- Exercise brief
Your task is to copy the lines between the line containing "Model this object" and the line containing "between neighbouring pieces", counting both of those lines, and to emit nothing more.

- Material provided

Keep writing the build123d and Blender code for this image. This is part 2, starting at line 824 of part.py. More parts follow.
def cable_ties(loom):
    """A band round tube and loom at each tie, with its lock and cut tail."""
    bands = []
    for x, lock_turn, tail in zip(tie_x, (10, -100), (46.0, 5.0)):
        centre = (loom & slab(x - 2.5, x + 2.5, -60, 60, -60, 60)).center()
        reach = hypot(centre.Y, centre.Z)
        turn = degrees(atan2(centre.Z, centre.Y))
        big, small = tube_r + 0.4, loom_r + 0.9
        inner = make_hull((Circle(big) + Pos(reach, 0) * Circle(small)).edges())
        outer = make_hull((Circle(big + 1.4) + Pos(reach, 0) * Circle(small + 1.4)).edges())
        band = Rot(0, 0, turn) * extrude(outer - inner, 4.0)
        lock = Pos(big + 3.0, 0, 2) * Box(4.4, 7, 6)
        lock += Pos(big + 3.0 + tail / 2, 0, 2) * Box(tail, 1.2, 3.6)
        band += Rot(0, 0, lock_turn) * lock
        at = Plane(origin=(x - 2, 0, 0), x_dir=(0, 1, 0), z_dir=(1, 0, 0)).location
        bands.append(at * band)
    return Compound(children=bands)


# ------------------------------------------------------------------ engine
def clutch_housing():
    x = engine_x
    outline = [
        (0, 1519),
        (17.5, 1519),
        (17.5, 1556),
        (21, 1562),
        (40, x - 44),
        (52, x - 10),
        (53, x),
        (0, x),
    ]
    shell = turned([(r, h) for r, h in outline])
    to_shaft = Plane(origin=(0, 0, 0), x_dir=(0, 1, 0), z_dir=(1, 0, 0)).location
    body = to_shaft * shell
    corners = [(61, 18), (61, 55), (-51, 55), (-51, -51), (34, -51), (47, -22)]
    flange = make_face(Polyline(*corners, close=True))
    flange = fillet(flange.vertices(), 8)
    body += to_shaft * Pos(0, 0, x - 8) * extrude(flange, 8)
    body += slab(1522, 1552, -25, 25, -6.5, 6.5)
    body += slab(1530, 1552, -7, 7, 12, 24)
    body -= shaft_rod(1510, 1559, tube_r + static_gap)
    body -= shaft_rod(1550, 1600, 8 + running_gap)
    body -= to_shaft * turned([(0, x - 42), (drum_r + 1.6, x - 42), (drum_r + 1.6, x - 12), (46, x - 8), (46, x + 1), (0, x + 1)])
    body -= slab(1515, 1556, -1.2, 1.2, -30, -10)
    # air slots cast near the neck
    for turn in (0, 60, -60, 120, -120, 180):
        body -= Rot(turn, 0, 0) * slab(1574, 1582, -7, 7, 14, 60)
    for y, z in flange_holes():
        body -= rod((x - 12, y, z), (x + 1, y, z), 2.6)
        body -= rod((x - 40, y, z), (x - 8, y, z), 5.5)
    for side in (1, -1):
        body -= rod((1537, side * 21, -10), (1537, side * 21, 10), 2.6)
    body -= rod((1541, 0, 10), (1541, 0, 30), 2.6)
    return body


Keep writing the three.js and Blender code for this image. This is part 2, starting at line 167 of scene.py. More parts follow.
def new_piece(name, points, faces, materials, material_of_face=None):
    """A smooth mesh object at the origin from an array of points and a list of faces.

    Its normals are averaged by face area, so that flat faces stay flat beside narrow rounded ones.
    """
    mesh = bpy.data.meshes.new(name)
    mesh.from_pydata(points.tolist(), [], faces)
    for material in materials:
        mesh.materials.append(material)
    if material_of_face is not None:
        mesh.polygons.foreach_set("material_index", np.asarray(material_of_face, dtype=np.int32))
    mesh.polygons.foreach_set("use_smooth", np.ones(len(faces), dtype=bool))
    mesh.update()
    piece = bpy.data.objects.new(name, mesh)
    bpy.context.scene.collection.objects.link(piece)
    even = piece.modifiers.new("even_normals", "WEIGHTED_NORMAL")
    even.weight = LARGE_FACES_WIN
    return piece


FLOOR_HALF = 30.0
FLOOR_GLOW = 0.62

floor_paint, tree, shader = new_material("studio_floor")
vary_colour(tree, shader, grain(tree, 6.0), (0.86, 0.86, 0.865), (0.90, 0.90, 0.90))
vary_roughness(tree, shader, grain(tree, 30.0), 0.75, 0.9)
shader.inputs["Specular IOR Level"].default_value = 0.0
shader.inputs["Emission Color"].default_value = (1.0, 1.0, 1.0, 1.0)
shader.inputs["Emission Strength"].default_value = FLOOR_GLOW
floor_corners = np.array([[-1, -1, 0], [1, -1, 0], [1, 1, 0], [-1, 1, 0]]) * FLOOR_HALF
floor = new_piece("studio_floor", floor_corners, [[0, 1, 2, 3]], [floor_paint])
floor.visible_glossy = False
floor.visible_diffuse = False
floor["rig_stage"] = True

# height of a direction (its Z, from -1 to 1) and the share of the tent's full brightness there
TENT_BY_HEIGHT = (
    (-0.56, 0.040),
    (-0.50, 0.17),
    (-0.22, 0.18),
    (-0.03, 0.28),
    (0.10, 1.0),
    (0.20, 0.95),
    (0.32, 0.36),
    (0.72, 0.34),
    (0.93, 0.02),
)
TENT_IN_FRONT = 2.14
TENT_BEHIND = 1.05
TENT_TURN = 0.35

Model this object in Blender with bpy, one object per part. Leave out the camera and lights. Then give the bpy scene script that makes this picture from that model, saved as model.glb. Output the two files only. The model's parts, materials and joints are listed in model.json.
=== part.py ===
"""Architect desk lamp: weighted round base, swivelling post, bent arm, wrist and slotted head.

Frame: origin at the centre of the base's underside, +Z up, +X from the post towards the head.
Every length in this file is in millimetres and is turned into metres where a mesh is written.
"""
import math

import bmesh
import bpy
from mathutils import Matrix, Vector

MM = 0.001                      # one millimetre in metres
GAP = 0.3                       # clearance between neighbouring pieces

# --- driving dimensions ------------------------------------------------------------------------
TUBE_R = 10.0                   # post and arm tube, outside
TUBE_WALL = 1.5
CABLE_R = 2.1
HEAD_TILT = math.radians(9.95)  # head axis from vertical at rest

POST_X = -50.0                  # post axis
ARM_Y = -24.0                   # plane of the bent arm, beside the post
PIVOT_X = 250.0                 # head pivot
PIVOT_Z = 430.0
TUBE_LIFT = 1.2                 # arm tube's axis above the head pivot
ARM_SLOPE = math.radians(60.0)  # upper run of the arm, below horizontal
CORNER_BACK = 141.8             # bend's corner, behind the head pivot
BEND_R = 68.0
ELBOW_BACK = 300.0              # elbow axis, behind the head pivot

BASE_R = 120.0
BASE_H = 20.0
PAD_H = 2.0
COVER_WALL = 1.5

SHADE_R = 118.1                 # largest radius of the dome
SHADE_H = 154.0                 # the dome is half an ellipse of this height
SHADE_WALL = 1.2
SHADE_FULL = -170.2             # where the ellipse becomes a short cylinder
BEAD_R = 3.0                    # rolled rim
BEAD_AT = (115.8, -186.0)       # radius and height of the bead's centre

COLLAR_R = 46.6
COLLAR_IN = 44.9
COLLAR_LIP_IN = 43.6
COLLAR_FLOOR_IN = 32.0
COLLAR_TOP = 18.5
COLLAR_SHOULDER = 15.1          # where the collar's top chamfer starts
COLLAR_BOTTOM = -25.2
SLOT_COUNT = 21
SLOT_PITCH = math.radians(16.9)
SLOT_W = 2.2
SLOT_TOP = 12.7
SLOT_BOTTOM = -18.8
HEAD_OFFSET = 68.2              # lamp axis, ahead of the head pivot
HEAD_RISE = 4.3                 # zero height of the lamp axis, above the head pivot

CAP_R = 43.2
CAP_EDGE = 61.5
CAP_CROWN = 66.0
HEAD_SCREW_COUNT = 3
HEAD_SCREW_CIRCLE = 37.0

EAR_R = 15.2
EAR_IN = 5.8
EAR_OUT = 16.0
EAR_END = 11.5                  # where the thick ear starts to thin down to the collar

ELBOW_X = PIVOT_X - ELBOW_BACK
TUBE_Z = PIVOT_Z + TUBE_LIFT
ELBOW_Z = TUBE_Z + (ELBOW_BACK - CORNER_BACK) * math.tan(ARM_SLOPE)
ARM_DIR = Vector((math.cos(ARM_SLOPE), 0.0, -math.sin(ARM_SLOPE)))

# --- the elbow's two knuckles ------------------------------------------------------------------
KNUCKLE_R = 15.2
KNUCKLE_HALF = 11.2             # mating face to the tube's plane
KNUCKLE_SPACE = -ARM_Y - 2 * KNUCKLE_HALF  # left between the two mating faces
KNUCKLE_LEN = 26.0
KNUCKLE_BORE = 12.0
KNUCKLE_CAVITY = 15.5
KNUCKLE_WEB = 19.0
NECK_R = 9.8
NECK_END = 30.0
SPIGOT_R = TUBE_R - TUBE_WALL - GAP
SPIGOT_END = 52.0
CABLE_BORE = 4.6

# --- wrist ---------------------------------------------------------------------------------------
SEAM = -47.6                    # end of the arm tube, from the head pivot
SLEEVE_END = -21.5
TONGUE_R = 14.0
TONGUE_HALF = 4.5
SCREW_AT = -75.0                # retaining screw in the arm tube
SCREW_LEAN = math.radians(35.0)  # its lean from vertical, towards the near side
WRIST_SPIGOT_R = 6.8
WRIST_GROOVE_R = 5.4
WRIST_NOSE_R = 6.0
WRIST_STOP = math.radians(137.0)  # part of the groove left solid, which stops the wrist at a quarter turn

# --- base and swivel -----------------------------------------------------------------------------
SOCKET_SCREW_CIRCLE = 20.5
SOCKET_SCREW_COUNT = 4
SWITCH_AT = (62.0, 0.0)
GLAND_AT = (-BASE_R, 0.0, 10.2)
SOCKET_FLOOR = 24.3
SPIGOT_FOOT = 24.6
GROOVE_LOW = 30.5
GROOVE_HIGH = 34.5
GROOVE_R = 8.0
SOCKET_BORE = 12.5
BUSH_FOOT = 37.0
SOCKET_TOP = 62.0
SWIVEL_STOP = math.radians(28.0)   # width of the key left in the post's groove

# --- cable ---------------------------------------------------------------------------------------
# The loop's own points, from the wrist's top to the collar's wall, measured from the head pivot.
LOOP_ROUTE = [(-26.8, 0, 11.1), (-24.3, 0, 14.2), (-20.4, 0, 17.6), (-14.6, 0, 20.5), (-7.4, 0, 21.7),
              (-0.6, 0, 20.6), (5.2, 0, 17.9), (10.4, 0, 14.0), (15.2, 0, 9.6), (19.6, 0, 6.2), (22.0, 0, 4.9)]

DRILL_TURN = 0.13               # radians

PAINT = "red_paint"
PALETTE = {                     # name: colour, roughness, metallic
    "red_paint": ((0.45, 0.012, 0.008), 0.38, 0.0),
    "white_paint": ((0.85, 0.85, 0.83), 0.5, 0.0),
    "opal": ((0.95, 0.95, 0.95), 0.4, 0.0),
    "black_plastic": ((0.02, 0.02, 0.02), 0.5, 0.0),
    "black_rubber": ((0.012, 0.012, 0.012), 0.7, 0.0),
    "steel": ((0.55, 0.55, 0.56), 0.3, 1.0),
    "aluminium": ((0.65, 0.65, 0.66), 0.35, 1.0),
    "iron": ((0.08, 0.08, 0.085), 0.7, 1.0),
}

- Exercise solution
Model this object in Blender with bpy, one object per part. Leave out the camera and lights. Then give the bpy scene script that makes this picture from that model, saved as model.glb. Output the two files only. The model's parts, materials and joints are listed in model.json.
=== part.py ===
"""Architect desk lamp: weighted round base, swivelling post, bent arm, wrist and slotted head.

Frame: origin at the centre of the base's underside, +Z up, +X from the post towards the head.
Every length in this file is in millimetres and is turned into metres where a mesh is written.
"""
import math

import bmesh
import bpy
from mathutils import Matrix, Vector

MM = 0.001                      # one millimetre in metres
GAP = 0.3                       # clearance between neighbouring pieces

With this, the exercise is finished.